• **DATASET**:
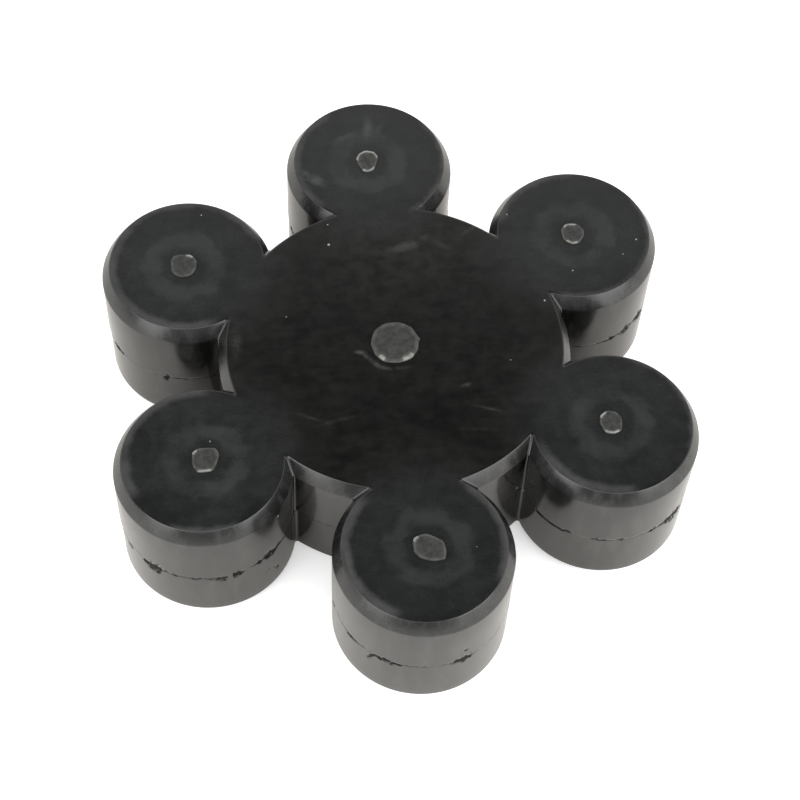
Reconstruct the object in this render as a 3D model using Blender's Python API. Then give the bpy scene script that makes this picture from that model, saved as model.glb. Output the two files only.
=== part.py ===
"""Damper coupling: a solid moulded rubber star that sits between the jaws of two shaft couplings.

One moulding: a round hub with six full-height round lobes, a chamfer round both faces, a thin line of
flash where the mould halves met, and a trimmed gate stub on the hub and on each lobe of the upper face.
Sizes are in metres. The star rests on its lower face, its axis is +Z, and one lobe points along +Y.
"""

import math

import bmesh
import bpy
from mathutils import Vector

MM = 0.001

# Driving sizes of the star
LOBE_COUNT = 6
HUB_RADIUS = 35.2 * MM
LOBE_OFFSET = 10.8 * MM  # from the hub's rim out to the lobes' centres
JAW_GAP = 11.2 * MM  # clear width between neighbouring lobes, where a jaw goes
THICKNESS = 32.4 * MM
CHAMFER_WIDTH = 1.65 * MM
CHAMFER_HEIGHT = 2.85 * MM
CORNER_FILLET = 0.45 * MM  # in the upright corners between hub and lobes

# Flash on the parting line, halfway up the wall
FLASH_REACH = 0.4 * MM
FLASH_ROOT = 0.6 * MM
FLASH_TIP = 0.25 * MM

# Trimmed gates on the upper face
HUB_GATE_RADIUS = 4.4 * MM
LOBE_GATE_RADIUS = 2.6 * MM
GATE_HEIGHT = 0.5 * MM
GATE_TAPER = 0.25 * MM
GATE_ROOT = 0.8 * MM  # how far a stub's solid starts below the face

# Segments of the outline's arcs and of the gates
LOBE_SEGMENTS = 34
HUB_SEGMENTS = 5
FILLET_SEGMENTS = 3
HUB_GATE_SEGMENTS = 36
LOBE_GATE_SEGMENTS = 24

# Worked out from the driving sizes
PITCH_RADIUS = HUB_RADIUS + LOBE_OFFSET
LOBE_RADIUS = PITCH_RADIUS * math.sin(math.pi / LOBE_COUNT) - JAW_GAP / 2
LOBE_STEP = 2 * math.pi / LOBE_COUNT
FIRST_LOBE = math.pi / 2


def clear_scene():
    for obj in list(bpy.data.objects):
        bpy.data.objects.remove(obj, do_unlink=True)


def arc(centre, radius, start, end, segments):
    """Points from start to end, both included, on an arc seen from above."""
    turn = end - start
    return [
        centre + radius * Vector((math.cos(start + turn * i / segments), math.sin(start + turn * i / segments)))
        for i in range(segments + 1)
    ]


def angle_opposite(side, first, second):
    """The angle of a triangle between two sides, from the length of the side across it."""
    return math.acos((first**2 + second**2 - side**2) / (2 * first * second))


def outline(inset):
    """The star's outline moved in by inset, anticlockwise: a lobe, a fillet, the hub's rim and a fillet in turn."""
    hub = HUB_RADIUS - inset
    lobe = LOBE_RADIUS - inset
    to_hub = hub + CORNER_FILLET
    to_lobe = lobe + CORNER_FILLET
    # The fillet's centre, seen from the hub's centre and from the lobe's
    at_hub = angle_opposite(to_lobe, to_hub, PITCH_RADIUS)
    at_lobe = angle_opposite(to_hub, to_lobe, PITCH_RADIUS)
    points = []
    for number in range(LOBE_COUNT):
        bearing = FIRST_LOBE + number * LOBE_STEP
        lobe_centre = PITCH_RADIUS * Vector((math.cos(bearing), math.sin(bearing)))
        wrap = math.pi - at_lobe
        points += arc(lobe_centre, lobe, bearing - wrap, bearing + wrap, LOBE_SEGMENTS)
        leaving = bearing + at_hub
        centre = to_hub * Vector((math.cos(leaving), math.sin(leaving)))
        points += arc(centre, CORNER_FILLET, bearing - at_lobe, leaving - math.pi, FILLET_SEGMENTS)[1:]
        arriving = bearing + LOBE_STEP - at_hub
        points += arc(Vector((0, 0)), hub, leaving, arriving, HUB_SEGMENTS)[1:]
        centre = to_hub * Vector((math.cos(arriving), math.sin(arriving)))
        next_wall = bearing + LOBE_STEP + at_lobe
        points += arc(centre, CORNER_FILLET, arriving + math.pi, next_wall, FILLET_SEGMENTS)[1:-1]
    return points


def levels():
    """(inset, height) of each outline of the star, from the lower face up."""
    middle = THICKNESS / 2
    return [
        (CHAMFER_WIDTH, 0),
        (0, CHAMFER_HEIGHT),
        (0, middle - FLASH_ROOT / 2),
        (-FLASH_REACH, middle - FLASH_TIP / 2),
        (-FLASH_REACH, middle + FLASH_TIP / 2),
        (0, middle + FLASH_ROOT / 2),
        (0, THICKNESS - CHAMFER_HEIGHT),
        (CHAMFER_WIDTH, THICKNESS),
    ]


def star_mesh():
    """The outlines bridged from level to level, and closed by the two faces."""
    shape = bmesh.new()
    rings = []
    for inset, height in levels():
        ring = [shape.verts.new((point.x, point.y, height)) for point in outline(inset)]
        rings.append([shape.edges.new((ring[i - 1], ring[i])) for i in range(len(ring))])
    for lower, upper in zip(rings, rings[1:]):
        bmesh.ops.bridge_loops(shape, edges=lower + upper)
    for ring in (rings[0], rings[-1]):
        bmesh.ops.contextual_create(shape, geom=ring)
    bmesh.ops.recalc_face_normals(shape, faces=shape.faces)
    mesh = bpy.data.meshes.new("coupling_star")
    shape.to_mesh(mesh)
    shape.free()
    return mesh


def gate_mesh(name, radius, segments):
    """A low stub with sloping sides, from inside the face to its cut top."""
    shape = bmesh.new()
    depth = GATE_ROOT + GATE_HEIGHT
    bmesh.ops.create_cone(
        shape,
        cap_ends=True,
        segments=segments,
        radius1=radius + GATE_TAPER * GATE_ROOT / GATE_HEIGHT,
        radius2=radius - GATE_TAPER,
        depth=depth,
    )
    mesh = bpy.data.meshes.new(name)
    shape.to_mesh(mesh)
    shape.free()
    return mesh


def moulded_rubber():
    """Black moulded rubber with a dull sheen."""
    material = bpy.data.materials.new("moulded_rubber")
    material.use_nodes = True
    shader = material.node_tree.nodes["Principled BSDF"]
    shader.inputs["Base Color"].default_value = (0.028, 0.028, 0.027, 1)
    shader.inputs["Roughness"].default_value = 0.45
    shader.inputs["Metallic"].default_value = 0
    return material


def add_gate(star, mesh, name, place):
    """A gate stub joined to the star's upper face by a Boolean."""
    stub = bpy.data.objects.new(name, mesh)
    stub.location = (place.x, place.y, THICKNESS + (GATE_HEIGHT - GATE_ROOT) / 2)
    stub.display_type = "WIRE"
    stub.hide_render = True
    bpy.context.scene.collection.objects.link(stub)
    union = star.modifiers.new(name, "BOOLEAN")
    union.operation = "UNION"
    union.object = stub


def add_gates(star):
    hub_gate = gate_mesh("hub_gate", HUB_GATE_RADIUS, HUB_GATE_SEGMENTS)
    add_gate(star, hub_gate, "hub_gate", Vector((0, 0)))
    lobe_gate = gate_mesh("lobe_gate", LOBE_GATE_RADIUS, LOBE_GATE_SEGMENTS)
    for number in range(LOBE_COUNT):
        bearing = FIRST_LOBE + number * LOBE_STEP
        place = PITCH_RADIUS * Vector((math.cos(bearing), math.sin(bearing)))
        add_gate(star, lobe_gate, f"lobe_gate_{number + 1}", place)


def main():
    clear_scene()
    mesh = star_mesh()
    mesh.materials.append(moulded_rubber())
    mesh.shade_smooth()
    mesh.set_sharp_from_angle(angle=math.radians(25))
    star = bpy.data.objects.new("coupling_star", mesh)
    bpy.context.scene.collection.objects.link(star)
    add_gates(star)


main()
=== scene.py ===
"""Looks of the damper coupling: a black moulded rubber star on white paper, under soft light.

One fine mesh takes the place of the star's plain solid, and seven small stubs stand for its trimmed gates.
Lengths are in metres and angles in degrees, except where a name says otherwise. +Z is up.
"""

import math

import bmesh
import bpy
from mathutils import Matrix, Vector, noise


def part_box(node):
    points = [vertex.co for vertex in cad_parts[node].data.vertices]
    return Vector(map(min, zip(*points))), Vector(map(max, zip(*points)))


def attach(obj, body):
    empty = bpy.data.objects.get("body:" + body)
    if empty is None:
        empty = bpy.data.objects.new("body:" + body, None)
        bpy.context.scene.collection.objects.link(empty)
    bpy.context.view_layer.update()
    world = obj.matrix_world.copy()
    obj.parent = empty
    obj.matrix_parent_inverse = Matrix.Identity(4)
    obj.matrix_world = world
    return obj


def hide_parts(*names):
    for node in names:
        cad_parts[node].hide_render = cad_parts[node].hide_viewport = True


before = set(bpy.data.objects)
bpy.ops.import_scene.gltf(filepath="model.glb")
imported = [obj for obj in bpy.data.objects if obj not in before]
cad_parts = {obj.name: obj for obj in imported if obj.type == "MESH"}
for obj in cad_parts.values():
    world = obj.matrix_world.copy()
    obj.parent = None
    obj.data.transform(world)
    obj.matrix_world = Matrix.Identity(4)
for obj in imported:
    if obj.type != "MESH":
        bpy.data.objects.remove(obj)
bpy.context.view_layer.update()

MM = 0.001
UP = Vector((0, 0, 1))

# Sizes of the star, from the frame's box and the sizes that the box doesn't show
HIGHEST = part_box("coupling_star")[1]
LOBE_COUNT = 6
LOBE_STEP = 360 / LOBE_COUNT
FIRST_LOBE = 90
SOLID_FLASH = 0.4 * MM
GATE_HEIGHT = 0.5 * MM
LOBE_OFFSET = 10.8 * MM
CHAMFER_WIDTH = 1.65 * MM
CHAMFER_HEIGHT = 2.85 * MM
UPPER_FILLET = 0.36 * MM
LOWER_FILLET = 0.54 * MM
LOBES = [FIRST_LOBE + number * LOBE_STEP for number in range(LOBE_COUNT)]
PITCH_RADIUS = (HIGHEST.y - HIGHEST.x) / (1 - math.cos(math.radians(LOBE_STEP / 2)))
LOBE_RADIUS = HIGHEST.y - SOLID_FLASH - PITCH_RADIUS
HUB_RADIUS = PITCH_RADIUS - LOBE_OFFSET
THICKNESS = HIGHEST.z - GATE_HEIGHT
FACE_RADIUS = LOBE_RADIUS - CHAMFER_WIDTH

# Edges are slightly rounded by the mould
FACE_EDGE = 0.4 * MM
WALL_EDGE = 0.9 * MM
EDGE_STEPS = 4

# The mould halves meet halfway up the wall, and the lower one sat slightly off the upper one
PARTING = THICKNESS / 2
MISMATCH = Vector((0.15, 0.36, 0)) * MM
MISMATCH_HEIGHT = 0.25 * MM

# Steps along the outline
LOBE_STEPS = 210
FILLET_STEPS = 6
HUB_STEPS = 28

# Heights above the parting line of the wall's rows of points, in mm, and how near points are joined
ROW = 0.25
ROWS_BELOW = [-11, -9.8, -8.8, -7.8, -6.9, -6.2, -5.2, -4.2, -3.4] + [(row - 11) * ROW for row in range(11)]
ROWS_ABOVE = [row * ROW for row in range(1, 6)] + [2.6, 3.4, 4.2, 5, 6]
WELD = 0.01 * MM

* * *

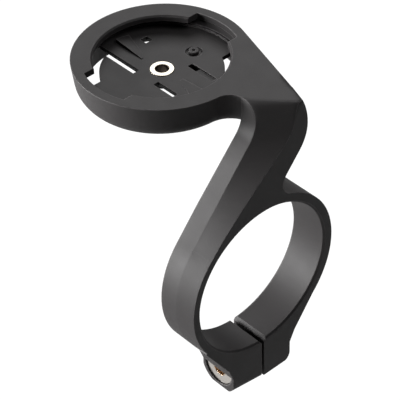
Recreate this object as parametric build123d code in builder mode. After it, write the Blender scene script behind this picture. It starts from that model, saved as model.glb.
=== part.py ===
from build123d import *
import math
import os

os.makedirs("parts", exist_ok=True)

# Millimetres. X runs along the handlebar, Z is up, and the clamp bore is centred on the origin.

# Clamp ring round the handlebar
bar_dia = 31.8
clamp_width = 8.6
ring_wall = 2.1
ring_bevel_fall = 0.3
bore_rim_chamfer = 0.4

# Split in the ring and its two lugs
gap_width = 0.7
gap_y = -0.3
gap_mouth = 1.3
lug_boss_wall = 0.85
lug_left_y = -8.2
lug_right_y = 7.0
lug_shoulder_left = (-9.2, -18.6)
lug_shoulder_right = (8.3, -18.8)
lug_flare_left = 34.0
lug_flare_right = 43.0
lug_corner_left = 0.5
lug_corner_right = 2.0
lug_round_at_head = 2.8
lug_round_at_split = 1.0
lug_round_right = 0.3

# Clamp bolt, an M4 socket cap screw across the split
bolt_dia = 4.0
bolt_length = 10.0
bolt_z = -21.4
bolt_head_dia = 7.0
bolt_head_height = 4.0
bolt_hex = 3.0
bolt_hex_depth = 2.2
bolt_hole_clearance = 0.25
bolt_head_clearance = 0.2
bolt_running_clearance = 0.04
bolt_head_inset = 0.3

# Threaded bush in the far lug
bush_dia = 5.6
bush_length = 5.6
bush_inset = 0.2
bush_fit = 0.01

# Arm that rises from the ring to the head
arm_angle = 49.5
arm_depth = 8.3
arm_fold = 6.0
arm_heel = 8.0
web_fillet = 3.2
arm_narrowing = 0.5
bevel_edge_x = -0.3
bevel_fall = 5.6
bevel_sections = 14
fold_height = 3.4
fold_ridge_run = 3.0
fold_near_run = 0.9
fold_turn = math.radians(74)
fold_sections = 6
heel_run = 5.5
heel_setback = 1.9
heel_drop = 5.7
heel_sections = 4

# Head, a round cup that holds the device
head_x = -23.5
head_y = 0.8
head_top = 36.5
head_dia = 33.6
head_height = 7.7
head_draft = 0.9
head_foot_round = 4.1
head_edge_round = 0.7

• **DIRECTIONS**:
From the line with "if empty is" through the line with "obj.matrix_world = world", set down every line exactly and nothing besides.

• **TASK OUTPUT**:
    if empty is None:
        empty = bpy.data.objects.new("body:" + body, None)
        bpy.context.scene.collection.objects.link(empty)
    bpy.context.view_layer.update()
    world = obj.matrix_world.copy()
    obj.parent = empty
    obj.matrix_parent_inverse = Matrix.Identity(4)
    obj.matrix_world = world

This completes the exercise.